Hey does anyone know if tomorrow is really a work holiday? My employes tell me it is. One last week, one this week and one next week! Does anyone work in the country?

Thanks
Moe

Sent from my iPhone using ExpatForum


----------



## GM1 (Sep 30, 2008)

tomorrow is Sinai day, the university of my children is closed tomorrow.


----------



## Lanason (Sep 1, 2009)

yes it is a national holiday - my kids school is closed


----------



## marimar (Feb 9, 2011)

Moe599 said:


> Hey does anyone know if tomorrow is really a work holiday? My employes tell me it is. One last week, one this week and one next week! Does anyone work in the country?
> 
> Thanks
> Moe
> ...


I know what you mean.....my son is off school..again... and my daughter is now off school until September!!! And they wonder why no work gets done and the kids don't learn anything, there always seems to be a holiday or day off for something


----------



## aykalam (Apr 12, 2010)

marimar said:


> I know what you mean.....my son is off school..again... and my daughter is now off school until September!!! And they wonder why no work gets done and the kids don't learn anything, there always seems to be a holiday or day off for something


wow, from now until September  I'm not surprised so many people are choosing to homeschool their kids now


----------



## marimar (Feb 9, 2011)

aykalam said:


> wow, from now until September  I'm not surprised so many people are choosing to homeschool their kids now



Its no wonder if children have schooling here and then return to Europe they are always put back to repeat years, I always teach my daughter at home as well so when she's at school she always has a head start. 
Egypt is not a country where you can leave the teaching of children totally to the schools. I can understand why parents complain about school fees so much now, you pay all that money and the kids spend more time at home than at school!!


----------



## aykalam (Apr 12, 2010)

marimar said:


> Its no wonder if children have schooling here and then return to Europe they are always put back to repeat years, I always teach my daughter at home as well so when she's at school she always has a head start.
> Egypt is not a country where you can leave the teaching of children totally to the schools. I can understand why parents complain about school fees so much now, you pay all that money and the kids spend more time at home than at school!!

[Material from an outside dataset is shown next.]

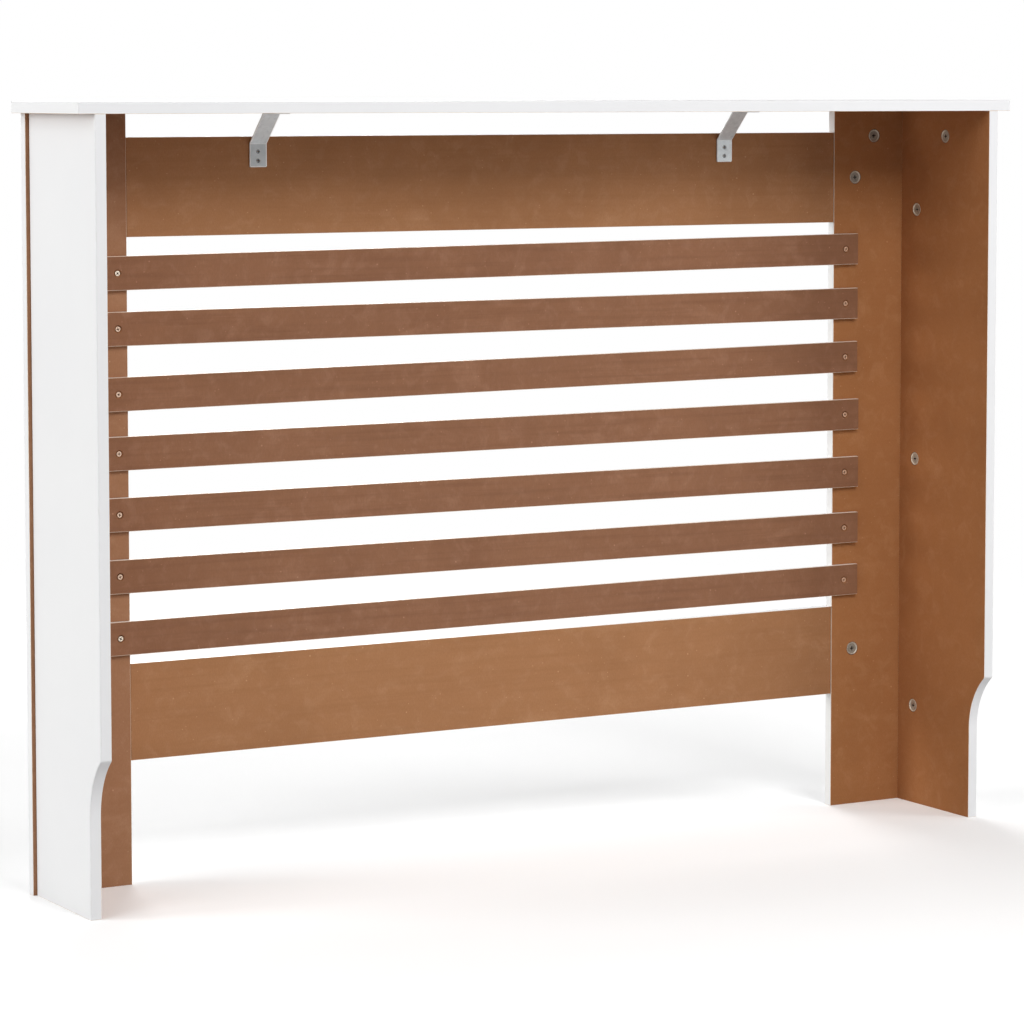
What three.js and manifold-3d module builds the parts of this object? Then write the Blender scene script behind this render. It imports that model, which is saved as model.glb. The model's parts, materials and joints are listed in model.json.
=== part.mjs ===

did her school close early because of fears of unrest? or is this the normal finishing date for the school? My daughter's don't break until the very end of June (unless they are forced otherwise by the ministry, of course). I know I would not be happy for her to sit at home for 4 months!


----------



## marimar (Feb 9, 2011)

aykalam said:


> did her school close early because of fears of unrest? or is this the normal finishing date for the school? My daughter's don't break until the very end of June (unless they are forced otherwise by the ministry, of course). I know I would not be happy for her to sit at home for 4 months!


I think its because of the unrest etc and also her school is one of those that they use for voting so they want to get all the exams finished early so everything has been brought forward. My husband says it depends also on whether the school is private, semi private or government run as to when they decide to close.
It's just annoying because they had all of January off and have only been back for 10 weeks and now they're off again.


----------



## GM1 (Sep 30, 2008)

This coming Tuesday (May, 1) is also a holiday.


----------



## marimar (Feb 9, 2011)

GM1 said:


> This coming Tuesday (May, 1) is also a holiday.



Oh fantastic


----------